— Start INFORMATION SUPPLIED —
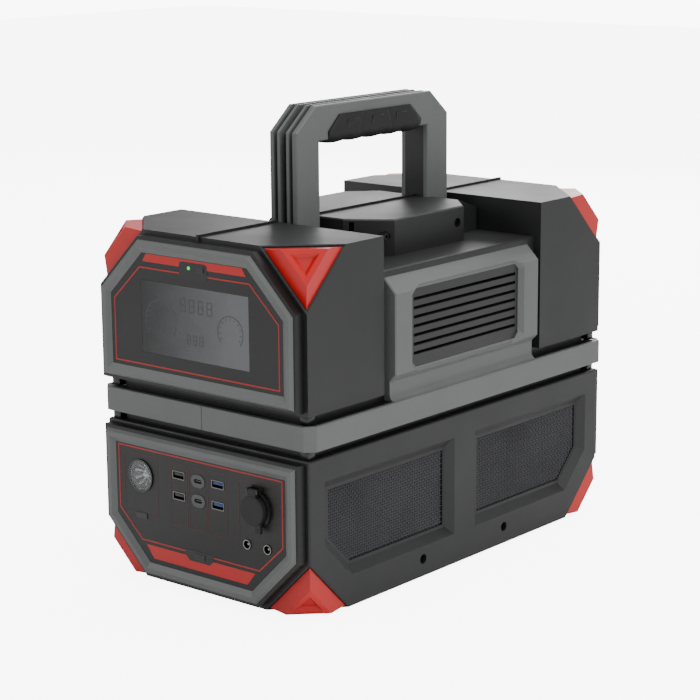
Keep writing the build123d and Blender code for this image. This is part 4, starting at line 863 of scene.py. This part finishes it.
# %% Marks on the pads
MARK_THICK = 0.8 * MM
MARK_WIDE = 0.9 * MM
MARK_LONG = 15 * MM
MARK_DOWN = 7.5 * MM
PAD_STEP = 54 * MM
marks = []
for side in (-1, 1):
    for middle in (-0.62, 0.02, 0.66):
        y = GRIP_MID + middle * PAD_STEP
        x = side * (GRIP_SIDE + PAD)
        marks.append(block(x, y, GRIP_HIGH.z - 5 * MM, MARK_THICK, MARK_LONG, MARK_WIDE,
                           0.2 * MM))
        marks.append(block(x, y - MARK_LONG / 2, GRIP_HIGH.z - 8.5 * MM, MARK_THICK, MARK_WIDE,
                           MARK_DOWN, 0.2 * MM))
finish(join(marks), "grip_marks", "case", KEY)

# %% [markdown]
# ## Studio
#
# A plain pale floor, one big soft light overhead, one at each side and a low wide one behind:
# the last puts the long pale gradients on the pods' flat tops.  Paper and room look whiter to
# the camera than the light they give, as on a well lit sweep, so the dark plastics stay dark.

# %% Floor, lights and camera
ROOM_LIGHT = 0.5                                # what the room gives the object
ROOM_SEEN = 9.0                                 # what the camera sees behind it
PAPER_SEEN = 7.0                                # and of the paper


def area_light(name, place, target, width, height, power, colour="#ffffff"):
    data = bpy.data.lights.new(name, "AREA")
    data.shape = "RECTANGLE"
    data.size = width
    data.size_y = height
    data.energy = power
    data.color = srgb(colour)[:3]
    light = bpy.data.objects.new(name, data)
    bpy.context.scene.collection.objects.link(light)
    light.location = place
    aim = Vector(target) - Vector(place)
    light.rotation_euler = aim.to_track_quat("-Z", "Y").to_euler()
    return light


start()
bpy.ops.mesh.primitive_plane_add(size=12, location=(0, 0, 0))
floor = bpy.context.object
floor.name = "studio_floor"
floor_material, floor_tree, floor_shader = blank("white_studio_paper")[:3]
floor_shader.inputs["Base Color"].default_value = srgb("#ffffff")
floor_shader.inputs["Roughness"].default_value = 0.9
paper_seen = add(floor_tree, "ShaderNodeLightPath").outputs["Is Camera Ray"]
paper_glow = add(floor_tree, "ShaderNodeMath", {0: paper_seen, 1: PAPER_SEEN},
                 operation="MULTIPLY")
floor_shader.inputs["Emission Color"].default_value = srgb("#ffffff")
floor_tree.links.new(paper_glow.outputs[0], floor_shader.inputs["Emission Strength"])
floor.data.materials.append(floor_material)

world = bpy.context.scene.world or bpy.data.worlds.new("studio")
bpy.context.scene.world = world
world.use_nodes = True
background = world.node_tree.nodes["Background"]
background.inputs["Color"].default_value = srgb("#ffffff")
seen = add(world.node_tree, "ShaderNodeLightPath").outputs["Is Camera Ray"]
glow = add(world.node_tree, "ShaderNodeMapRange", {"Value": seen, "To Min": ROOM_LIGHT,
                                                   "To Max": ROOM_SEEN})
world.node_tree.links.new(glow.outputs["Result"], background.inputs["Strength"])

area_light("roof_softbox", (0.3, 0.2, 2.0), (0, 0, 0.2), 1.6, 1.6, 26)
area_light("left_softbox", (-1.6, -1.6, 1.2), (0, 0, 0.2), 1.2, 1.2, 13)
area_light("right_softbox", (2.0, -0.6, 1.1), (0, 0, 0.2), 1.0, 1.4, 20)
area_light("rear_softbox", (-0.7, 2.2, 1.0), (0, 0, 0.3), 2.4, 1.0, 36)

AZIMUTH = radians(40.079)
ELEVATION = radians(12.817)
ROLL = radians(-0.421)
CAMERA_X, CAMERA_Y, CAMERA_Z = 1.22393, -1.4709, 0.61964
FOCAL_LENGTH = 107.57                           # millimetres, as the sensor's width
SENSOR_WIDTH = 36
back = Vector((sin(AZIMUTH) * cos(ELEVATION), -cos(AZIMUTH) * cos(ELEVATION), sin(ELEVATION)))
right = Vector((cos(AZIMUTH), sin(AZIMUTH), 0))
up = back.cross(right)
right, up = cos(ROLL) * right + sin(ROLL) * up, cos(ROLL) * up - sin(ROLL) * right
camera_data = bpy.data.cameras.new("camera")
camera_data.sensor_width = SENSOR_WIDTH
camera_data.lens = FOCAL_LENGTH
camera = bpy.data.objects.new("camera", camera_data)
bpy.context.scene.collection.objects.link(camera)
camera.matrix_world = Matrix((
    (right.x, up.x, back.x, CAMERA_X),
    (right.y, up.y, back.y, CAMERA_Y),
    (right.z, up.z, back.z, CAMERA_Z),
    (0, 0, 0, 1),
))
bpy.context.scene.camera = camera
print("camera at", tuple(round(v, 3) for v in camera.location))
— End INFORMATION SUPPLIED —
GIVEN INSTRUCTION: Recopy all the lines exactly as they appear.

ANSWER IN FULL:
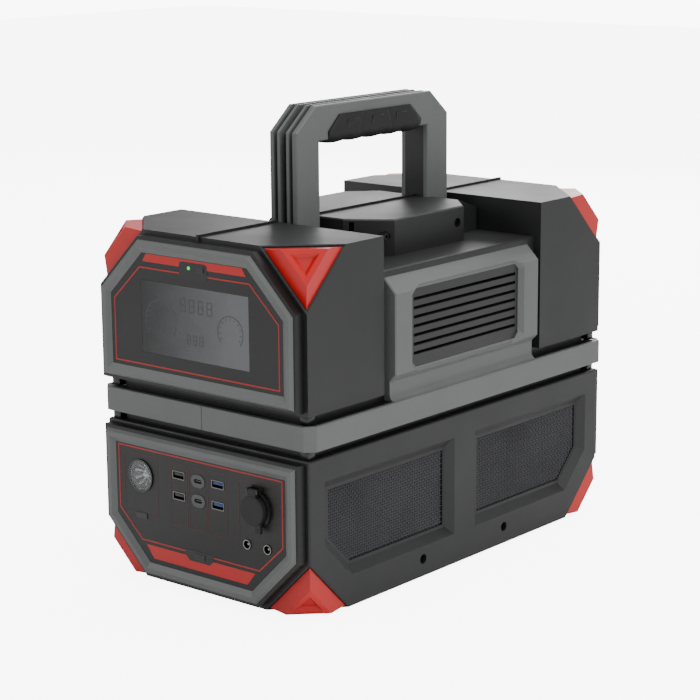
Keep writing the build123d and Blender code for this image. This is part 4, starting at line 863 of scene.py. This part finishes it.
# %% Marks on the pads
MARK_THICK = 0.8 * MM
MARK_WIDE = 0.9 * MM
MARK_LONG = 15 * MM
MARK_DOWN = 7.5 * MM
PAD_STEP = 54 * MM
marks = []
for side in (-1, 1):
    for middle in (-0.62, 0.02, 0.66):
        y = GRIP_MID + middle * PAD_STEP
        x = side * (GRIP_SIDE + PAD)
        marks.append(block(x, y, GRIP_HIGH.z - 5 * MM, MARK_THICK, MARK_LONG, MARK_WIDE,
                           0.2 * MM))
        marks.append(block(x, y - MARK_LONG / 2, GRIP_HIGH.z - 8.5 * MM, MARK_THICK, MARK_WIDE,
                           MARK_DOWN, 0.2 * MM))
finish(join(marks), "grip_marks", "case", KEY)

# %% [markdown]
# ## Studio
#
# A plain pale floor, one big soft light overhead, one at each side and a low wide one behind:
# the last puts the long pale gradients on the pods' flat tops.  Paper and room look whiter to
# the camera than the light they give, as on a well lit sweep, so the dark plastics stay dark.

# %% Floor, lights and camera
ROOM_LIGHT = 0.5                                # what the room gives the object
ROOM_SEEN = 9.0                                 # what the camera sees behind it
PAPER_SEEN = 7.0                                # and of the paper


def area_light(name, place, target, width, height, power, colour="#ffffff"):
    data = bpy.data.lights.new(name, "AREA")
    data.shape = "RECTANGLE"
    data.size = width
    data.size_y = height
    data.energy = power
    data.color = srgb(colour)[:3]
    light = bpy.data.objects.new(name, data)
    bpy.context.scene.collection.objects.link(light)
    light.location = place
    aim = Vector(target) - Vector(place)
    light.rotation_euler = aim.to_track_quat("-Z", "Y").to_euler()
    return light


start()
bpy.ops.mesh.primitive_plane_add(size=12, location=(0, 0, 0))
floor = bpy.context.object
floor.name = "studio_floor"
floor_material, floor_tree, floor_shader = blank("white_studio_paper")[:3]
floor_shader.inputs["Base Color"].default_value = srgb("#ffffff")
floor_shader.inputs["Roughness"].default_value = 0.9
paper_seen = add(floor_tree, "ShaderNodeLightPath").outputs["Is Camera Ray"]
paper_glow = add(floor_tree, "ShaderNodeMath", {0: paper_seen, 1: PAPER_SEEN},
                 operation="MULTIPLY")
floor_shader.inputs["Emission Color"].default_value = srgb("#ffffff")
floor_tree.links.new(paper_glow.outputs[0], floor_shader.inputs["Emission Strength"])
floor.data.materials.append(floor_material)

world = bpy.context.scene.world or bpy.data.worlds.new("studio")
bpy.context.scene.world = world
world.use_nodes = True
background = world.node_tree.nodes["Background"]
background.inputs["Color"].default_value = srgb("#ffffff")
seen = add(world.node_tree, "ShaderNodeLightPath").outputs["Is Camera Ray"]
glow = add(world.node_tree, "ShaderNodeMapRange", {"Value": seen, "To Min": ROOM_LIGHT,
                                                   "To Max": ROOM_SEEN})
world.node_tree.links.new(glow.outputs["Result"], background.inputs["Strength"])

area_light("roof_softbox", (0.3, 0.2, 2.0), (0, 0, 0.2), 1.6, 1.6, 26)
area_light("left_softbox", (-1.6, -1.6, 1.2), (0, 0, 0.2), 1.2, 1.2, 13)
area_light("right_softbox", (2.0, -0.6, 1.1), (0, 0, 0.2), 1.0, 1.4, 20)
area_light("rear_softbox", (-0.7, 2.2, 1.0), (0, 0, 0.3), 2.4, 1.0, 36)

AZIMUTH = radians(40.079)
ELEVATION = radians(12.817)
ROLL = radians(-0.421)
CAMERA_X, CAMERA_Y, CAMERA_Z = 1.22393, -1.4709, 0.61964
FOCAL_LENGTH = 107.57                           # millimetres, as the sensor's width
SENSOR_WIDTH = 36
back = Vector((sin(AZIMUTH) * cos(ELEVATION), -cos(AZIMUTH) * cos(ELEVATION), sin(ELEVATION)))
right = Vector((cos(AZIMUTH), sin(AZIMUTH), 0))
up = back.cross(right)
right, up = cos(ROLL) * right + sin(ROLL) * up, cos(ROLL) * up - sin(ROLL) * right
camera_data = bpy.data.cameras.new("camera")
camera_data.sensor_width = SENSOR_WIDTH
camera_data.lens = FOCAL_LENGTH
camera = bpy.data.objects.new("camera", camera_data)
bpy.context.scene.collection.objects.link(camera)
camera.matrix_world = Matrix((
    (right.x, up.x, back.x, CAMERA_X),
    (right.y, up.y, back.y, CAMERA_Y),
    (right.z, up.z, back.z, CAMERA_Z),
    (0, 0, 0, 1),
))
bpy.context.scene.camera = camera
print("camera at", tuple(round(v, 3) for v in camera.location))